The installation Water Lilies Garden To Go #1 was realized in September 2010 as a part of the Shapira neighborhood art festival near the Tel Aviv central bus station. It lasted for only three days, in a neighborhood where temporary olive groves instantly appeared and where many of its residents are work immigrants and foreigners. The semi-opaque plastic water tanks contained Water Lilies (Nymphaeaceae), Mosquitofish (Gambusia affinis), and tiny frogs. Its lively unmediated character appealed to the neighborhood's children that enjoyed a hands-on experience of the work. It was positioned at an empty plot, similar to those with the temporary groves, thus echoing the same practice. The work reflected on political-ideological conflicts in Israeli society concerning the status of refugees, asylum seekers, and work immigrants. It resonated with similar dialectics as the instant olive groves, implying the convergence of power and mobility of people and plants.

In the summer of 2011, the installation Water Lilies Gardens To Go #2 was displayed at the Inga Gallery in Tel Aviv, adjacent to its previous location in Shapira neighborhood. The gallery is located within a rough setting of industrial buildings of medium-small factories, workshops, and warehouses. It gradually became repopulated with artists' studios and galleries in the process of gentrification that pushed out the original residents but also the foreign new ones. At the gallery's inner court, the work further unfolded, performing an act of reterritorialization of its fragments. The deconstructed garden's core formed a hybrid garden that conveyed the conflicts of its surroundings with reflection on Monet's Water Lilies paintings. It also resonated with the dialectics of deterritorialization and trauma, temporality and instantaneous, and the ambiguous performance of power relations in landscapes and gardens (Meishar, 2017).
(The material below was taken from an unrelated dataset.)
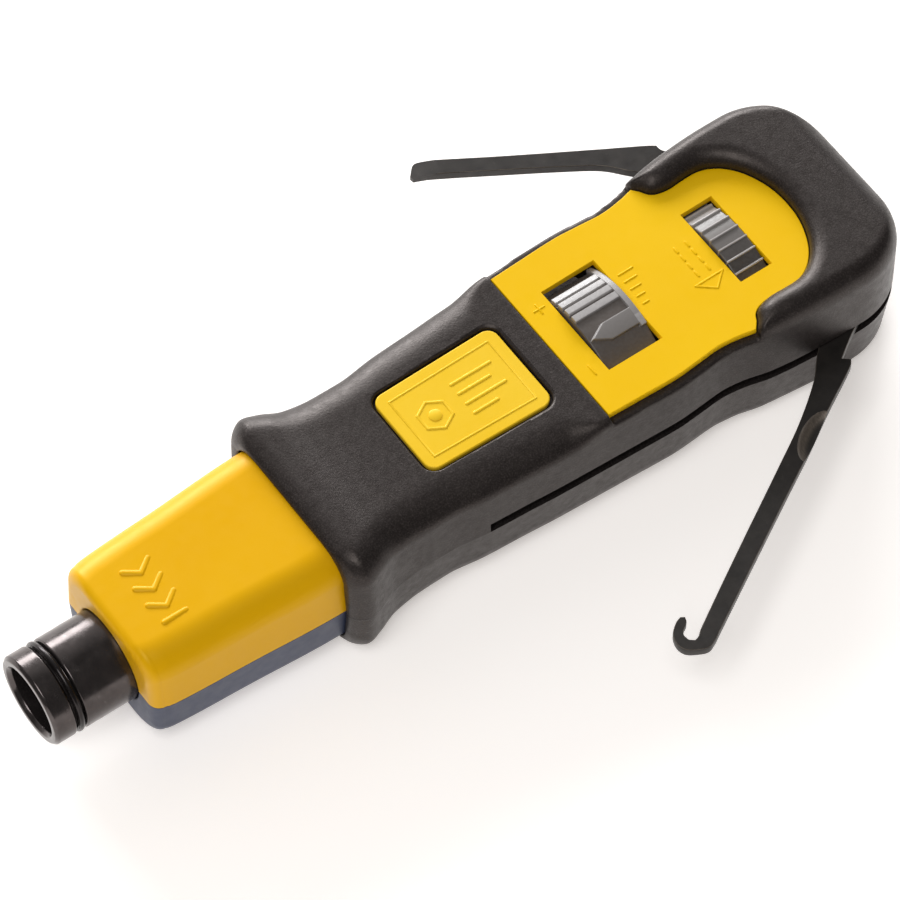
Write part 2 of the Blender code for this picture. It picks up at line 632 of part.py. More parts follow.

The installation Water Lilies Garden o Go #1 in Shapira neighborhood, Tel Aviv, Photo: Efrat Hildesheim, 2011.

The installation Water Lilies Garden To Go #2 in Inga Gallery, Tel Aviv, Photo: Efrat Hildesheim, 2011.

Lemnaceae is a garden installation that was displayed in the Herzliya Museum of Contemporary Art at the exhibition Other People’s Problems: Conflicts and Paradoxes, curated by Doreet Levitte Harten and Dalia Levin in the fall of 2013. The work was composed of eight metal water ponds (110-120 cm. Diameter / 15 cm. height), Duckweed/water lenses (Lemnaceae), Mosquitofish (Gambusia affinis), and pieces of waste and garbage (cigarette butts, cans, snacks' wrappers, bottle caps). It was situated in a sunken, narrow courtyard that the public could not reach, between the museum and the street above. The spectators, viewing the work from behind great glass windows along a steep staircases hallway, could not fully perceive the work as a whole because of the changing viewpoint along the staircase.
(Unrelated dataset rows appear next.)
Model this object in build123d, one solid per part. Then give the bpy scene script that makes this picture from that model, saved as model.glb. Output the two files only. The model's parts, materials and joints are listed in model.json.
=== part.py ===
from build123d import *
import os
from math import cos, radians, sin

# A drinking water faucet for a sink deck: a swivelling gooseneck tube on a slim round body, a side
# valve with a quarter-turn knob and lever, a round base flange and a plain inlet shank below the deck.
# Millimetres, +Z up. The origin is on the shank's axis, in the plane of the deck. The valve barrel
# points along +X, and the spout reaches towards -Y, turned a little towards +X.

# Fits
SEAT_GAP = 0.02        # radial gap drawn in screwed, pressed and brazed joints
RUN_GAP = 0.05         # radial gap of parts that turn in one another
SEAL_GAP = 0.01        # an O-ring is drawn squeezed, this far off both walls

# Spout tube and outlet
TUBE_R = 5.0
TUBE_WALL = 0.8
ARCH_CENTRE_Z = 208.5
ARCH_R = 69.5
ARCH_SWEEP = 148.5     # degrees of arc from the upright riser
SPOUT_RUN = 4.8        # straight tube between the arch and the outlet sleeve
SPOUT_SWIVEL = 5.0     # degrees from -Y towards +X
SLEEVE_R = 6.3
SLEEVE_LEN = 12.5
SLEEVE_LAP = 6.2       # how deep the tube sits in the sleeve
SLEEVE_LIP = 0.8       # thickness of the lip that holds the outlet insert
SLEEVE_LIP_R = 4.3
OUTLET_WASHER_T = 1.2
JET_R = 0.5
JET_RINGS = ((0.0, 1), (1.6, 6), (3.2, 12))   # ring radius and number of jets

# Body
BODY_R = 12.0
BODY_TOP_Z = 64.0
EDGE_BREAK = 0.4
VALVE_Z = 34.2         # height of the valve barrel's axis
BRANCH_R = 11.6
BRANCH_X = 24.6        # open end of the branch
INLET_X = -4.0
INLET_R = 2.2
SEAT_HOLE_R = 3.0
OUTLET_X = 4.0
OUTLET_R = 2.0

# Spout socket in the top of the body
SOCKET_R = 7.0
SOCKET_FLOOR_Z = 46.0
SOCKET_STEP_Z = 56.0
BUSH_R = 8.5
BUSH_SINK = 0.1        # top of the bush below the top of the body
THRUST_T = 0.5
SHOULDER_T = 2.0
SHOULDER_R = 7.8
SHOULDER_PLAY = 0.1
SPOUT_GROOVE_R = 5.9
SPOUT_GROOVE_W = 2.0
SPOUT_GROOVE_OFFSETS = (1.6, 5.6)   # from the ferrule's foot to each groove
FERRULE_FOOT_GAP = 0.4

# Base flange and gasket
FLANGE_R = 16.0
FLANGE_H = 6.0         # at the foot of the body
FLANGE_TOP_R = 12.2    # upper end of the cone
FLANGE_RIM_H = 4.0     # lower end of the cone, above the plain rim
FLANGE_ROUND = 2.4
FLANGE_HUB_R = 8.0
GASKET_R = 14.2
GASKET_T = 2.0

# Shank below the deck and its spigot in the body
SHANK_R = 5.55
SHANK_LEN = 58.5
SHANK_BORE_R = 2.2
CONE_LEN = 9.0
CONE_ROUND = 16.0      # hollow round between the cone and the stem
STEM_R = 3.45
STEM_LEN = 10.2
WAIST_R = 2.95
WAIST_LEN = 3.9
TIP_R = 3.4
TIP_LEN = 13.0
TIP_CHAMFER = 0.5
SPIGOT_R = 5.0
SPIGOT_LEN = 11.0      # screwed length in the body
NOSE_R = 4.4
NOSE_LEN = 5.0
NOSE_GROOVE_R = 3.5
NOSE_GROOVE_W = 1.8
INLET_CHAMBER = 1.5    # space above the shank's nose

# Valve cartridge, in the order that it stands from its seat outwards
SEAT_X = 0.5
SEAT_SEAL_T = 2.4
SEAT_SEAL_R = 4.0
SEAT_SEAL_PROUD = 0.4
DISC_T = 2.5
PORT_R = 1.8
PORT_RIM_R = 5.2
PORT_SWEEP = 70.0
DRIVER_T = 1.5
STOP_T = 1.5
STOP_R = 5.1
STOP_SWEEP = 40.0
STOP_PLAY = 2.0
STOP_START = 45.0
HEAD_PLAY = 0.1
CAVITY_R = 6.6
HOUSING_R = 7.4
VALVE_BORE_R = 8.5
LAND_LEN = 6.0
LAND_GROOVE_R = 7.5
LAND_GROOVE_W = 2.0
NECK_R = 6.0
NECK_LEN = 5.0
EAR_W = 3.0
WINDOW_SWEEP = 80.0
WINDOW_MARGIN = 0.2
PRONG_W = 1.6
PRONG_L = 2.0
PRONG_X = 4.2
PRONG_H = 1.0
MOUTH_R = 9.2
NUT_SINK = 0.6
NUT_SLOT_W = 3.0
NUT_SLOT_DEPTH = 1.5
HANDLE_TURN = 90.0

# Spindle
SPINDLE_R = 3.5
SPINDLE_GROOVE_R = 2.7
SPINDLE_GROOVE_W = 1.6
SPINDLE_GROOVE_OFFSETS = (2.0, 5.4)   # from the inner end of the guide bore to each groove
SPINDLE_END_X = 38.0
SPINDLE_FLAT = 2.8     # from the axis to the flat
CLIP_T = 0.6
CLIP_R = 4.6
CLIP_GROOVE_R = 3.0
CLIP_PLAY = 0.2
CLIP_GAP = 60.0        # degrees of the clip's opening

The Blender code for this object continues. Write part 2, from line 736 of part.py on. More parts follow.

The name of the work – Lemnaceae – refers to the aquatic plants, a species that is either rootless or has simple rootlets and thus floats on the surface of freshwater bodies. The floating Lemnaceae is the antipode of the olive grove. Its performance alluded to the paradox of (im)mobile garden. This third version of Gardens To Go pertains to power and deterritorialization not only through the dialectics of the temporal and (im)mobile, but also through the notions of desire, the anamorphic view, and the mode of the diorama. These leads of discussion suggest that power may be indirect, ambiguous, and elusive yet inherent to the idea of the garden. Taken together, they unfolded the idea of a nomadic garden – a garden without a territory – thus defying the idea of territoriality and power.

In Lemnaceae, positioning the ponds in the empty concrete courtyard next to an existing Elm tree (Ulmus) enhanced the tensions of the temporal and the (im)mobile discussed earlier in the article. It is even more noticeable considering the spatial proportions: the courtyard level is higher than the level inside the museum. As a result, the ponds are situated within the viewer's eye level, appearing as if floating and unconnected to the ground.

This location within the open court between the museum and the street means that it is concurrently part of the museum and outside its main building, allowing a close yet detached parted view of the ponds. It evokes the discussion on desire, the anamorphic view, and the dioramic mode that relate to the spectator's experience, its changing point of view, and its relation to movement and desire that motivate that view.

When viewing the work while in movement, it either gradually disappeared when one was on his way downstairs or reappeared and was revealed on the way upstairs, amplifying the sense of floating, uncertainty, and disequilibrium. The natural movement and vision that generally occurs within a 'normal' garden were converted in this case by a vector of descending/ascending the stairs, producing a reversal of momentum and therefore an inevitable disappearance/reappearance of the garden's sight. This momentum operated as an anamorphic mechanism of space in which perception depends on movement, and therefore the sight of the garden was perceived from an enhanced perspective. The anamorphic vector of sight constituted through movement is motivated by the desire to capture the whole work in one sight (Žižek 1991; Weiss 1995: 39; Hildesheim 2020). In Lemnaceae, the level differences, the vector of movement, and the wide thick glass restricted the spectators from capturing the work as a whole, making them walk up and down the stairs and along the window, thus manipulating their move and gaze. The anamorphic mechanism prevented the spectators from achieving it hence the partially satisfied desire to see
Observing the garden through the large window glass brings to mind the experience of looking at a scene displayed in a habitat dioramas exhibition, typical to museums of natural history. The viewers acquiesce to the illusion that the dioramas provide through the three-dimensional scene built within the narrow space of the displayed scene. The dioramas offer a reterritorialization of nature and landscape. Repositioned behind a window and heavily illuminated, nature and landscapes are then objectified and dramatized in the service of science. The habitat dioramas regulate the power relations between the viewers and the scene. In museums of natural history, they not only order the spectators' view but also relate to power relations in the landscape by manifesting anthropocentric perception of nature and often also reveal a colonialist approach towards the displayed theme.

The work Lemnaceae undertakes a similar convergence of art, gardens, and science. The dioramic modus in Lemnaceae evokes these power relations and a theatrical view of the garden's performance, a distanced perception of 'nature'/landscape. While performing a reterritorialization of (eight) ecosystems, it recalls the garden's origin as a cabinet of curiosities and its resonance in natural history museums, archeological museums, and botanical gardens (Graham 1993: 286-307; Garcia and Normand 2019: 141-150). The Dioramic gaze provokes the spectators' idea of the garden and its perception of the concealed subtle conflicts and dialectics it conveys.

The installation Lemnaceae in the Herzliya Museum of Contemporary Art. Photo: Efrat Hildesheim, 2013.